Okay, that’s helpful. And then one final, more maybe nit-picky question.

The 40% of the pipe that you bought the raw gas pipe across the really [ph] grain, how much would that cost to connect into your existing infrastructure, roughly?

Brad Lock

This is Brad, it would be small. So, the pipe really just fills a gap right now.

And so the dollars would be very, very small.

Andrew Kuske

Okay, great. Thank you.

Operator

Your next question comes from Robert Catellier with CIBC Capital Markets. Please go ahead.

Your line is open.

Robert Catellier

Hey, good morning. We’re not accustomed to seeing Keyera put out a potential FID date on a project as you have here with cops.

What’s changed to cause you to do that?

David Smith

Rob, I think we feel like we’re getting really close. We’re not prepared to get into details, but I think last fall, we were saying some time in 2019, I think now we’re getting more confident in seeing it in the next few months.

Robert Catellier

Okay. And you made a comment about the funding assumption that there was a confidence level in the project execution to indicate that you can internally finance just with the DRIP.

is there another financing assumption in there? And I’m thinking perhaps preferred shares or is this, can you do this just for the internally generated cash flow and the DRIP?

Steven Kroeker

Yes, good question, Rob. There’s no explicit assumption about having to use hybrids.

Obviously, that’s always an avenue available to us if we – if the things change in terms of business environment or something like that, but there’s no explicit assumption.

Robert Catellier

Okay. And then finally, there was that Redwater case recently about well abandonment liabilities and I’m just wondering what you’re hearing from producers and what they’re telling you about the impact that’s on their activity levels, specifically wondering if there’s a shift at the spending maybe to more treatment of those abandonment liabilities as opposed to new drilling?

David Smith

Rob, I think the concern that I’ve heard expressed, and this is really more speculative at this point, that the concern that I’ve heard expressed is just a concern about availability of debt financing. I think that the concern is that the Redwater decision is going to cause lenders to be more cautious with their borrowing base determination and their willingness to lend at the same levels.

But as I said, I think this is more speculation at this stage. I don’t know that there’s been very much discussion on that.
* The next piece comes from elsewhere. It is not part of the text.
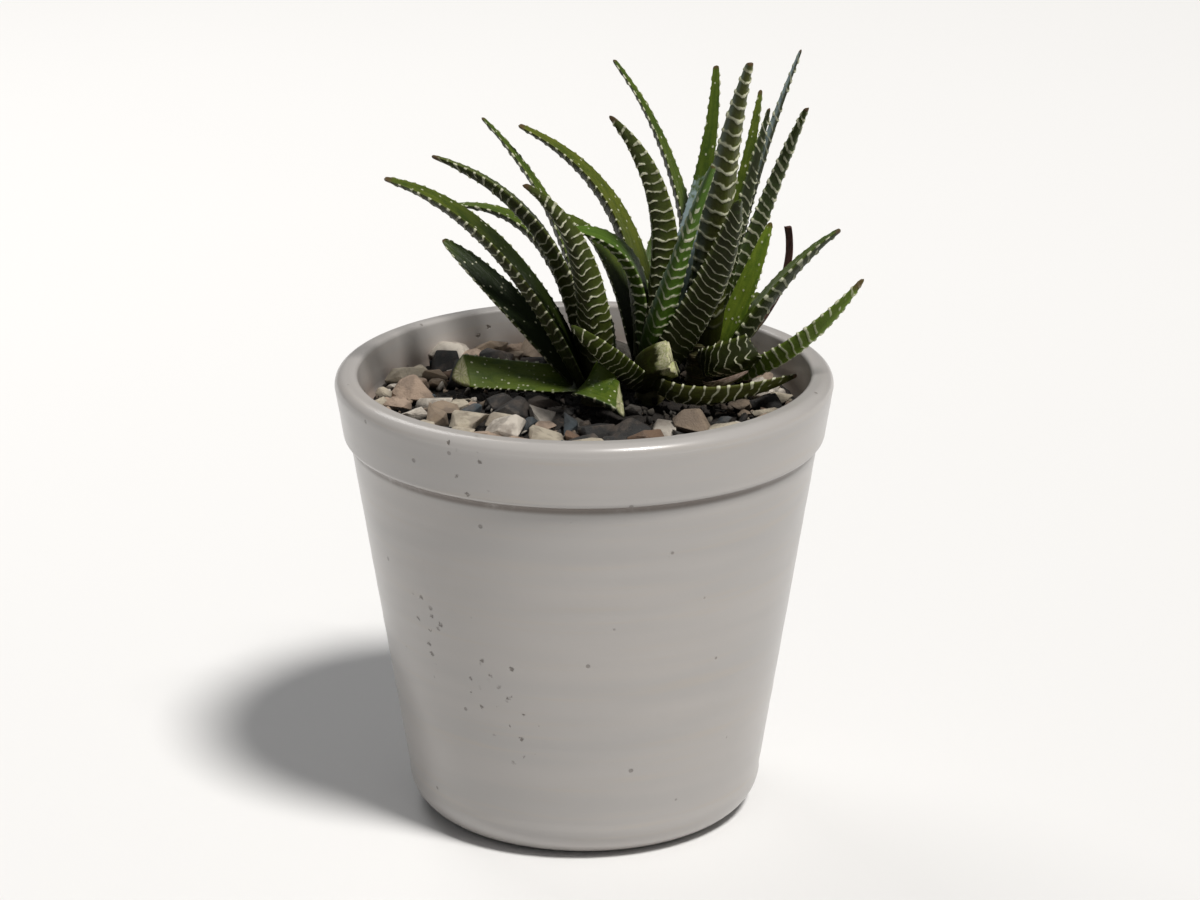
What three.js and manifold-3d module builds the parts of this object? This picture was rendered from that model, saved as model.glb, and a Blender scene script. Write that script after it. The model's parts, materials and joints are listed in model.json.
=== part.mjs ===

So that’s really, I think more the concern that some producers have is just the availability of a debt funding. We don’t frankly expect is going to have a huge impact in our areas, because most of our – most of our customers are living within cash flow right now.

So, access to incremental debt financing is not something that they’re relying on. As far as the level of spending on – I think maybe what you were suggesting is that the companies would be spending more money on reclamation.

I don’t think that that’s something that we expect to see in the near-term. Most prudent operators have a program of abandonment for the wells that are subject to that requirement.

And I don’t see that those programs, I don’t see those programs being accelerated as a result of the decision.

Robert Catellier

Okay. That’s good color.

And just to follow-up question then for Steve. I’m wondering if you’re hearing any shift in tone with respect to the asset retirement obligations like Keyera has and how those are treated with respect to that capacity?

Steven Kroeker

No, we haven’t heard anything really around them.

Robert Catellier

Okay. Thanks guys.

Operator

And there are no further questions in queue at this time. I will turn the call back over to Lavonne Zdunich for any closing remarks.

Lavonne Zdunich

Thank you. This completes our year-end conference call.

If you have any questions that you need to follow-up on, please give me a call later today. Thanks for listening and have a good day.

Operator

And ladies and gentlemen, this concludes today’s conference call. You may now disconnect.